Overview
This lesson is about non-uniform motion. When resistive forces change with speed, the resultant force
changes too, so acceleration is not constant.
What You Need to Know
- Friction and drag oppose motion or attempted motion.
- Air resistance is a drag force and increases as speed increases in the simple AS model.
- In free fall with air resistance, weight is initially larger than drag, so the object accelerates.
- As speed increases, drag increases and the resultant force decreases.
- Terminal velocity is reached when drag equals weight, so resultant force and acceleration are zero.
How to Work Through It
- Start by drawing force diagrams for objects moving with and without resistance.
- Compare the motion of a falling object at the start, during acceleration, and at terminal velocity.
- Link force diagrams to velocity-time and acceleration-time descriptions.
- Practise written explanations that use resultant force, acceleration, and speed in the right order.
Check Your Understanding
- Why is acceleration greatest at the start of a fall with air resistance?

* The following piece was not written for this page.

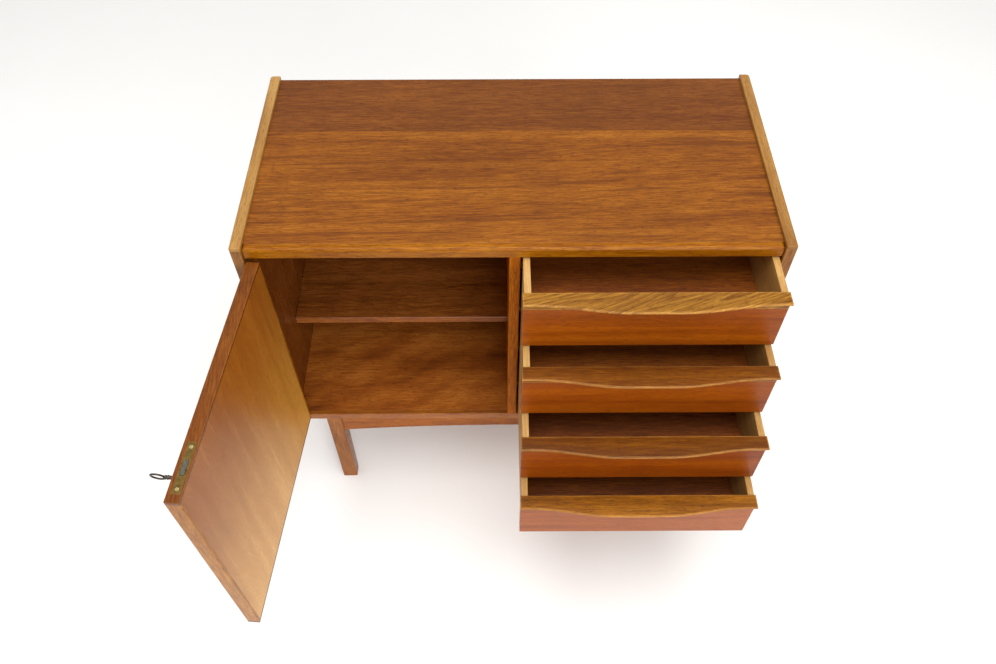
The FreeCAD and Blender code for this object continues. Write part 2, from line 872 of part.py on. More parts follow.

- What changes as speed increases?
- Why does terminal velocity mean zero acceleration, not zero velocity?
- How would a larger weight affect the terminal velocity if the drag model is unchanged?
Common Mistakes
- Saying that terminal velocity happens when forces disappear.
- Describing speed as constant while also saying there is a resultant force.
- Using SUVAT equations for motion where acceleration is changing.
- Forgetting that drag acts opposite to the direction of motion.
Next Steps
- Practise explaining terminal velocity with both a force diagram and a velocity-time graph.
- Keep the idea of resultant force ready for Newton’s laws.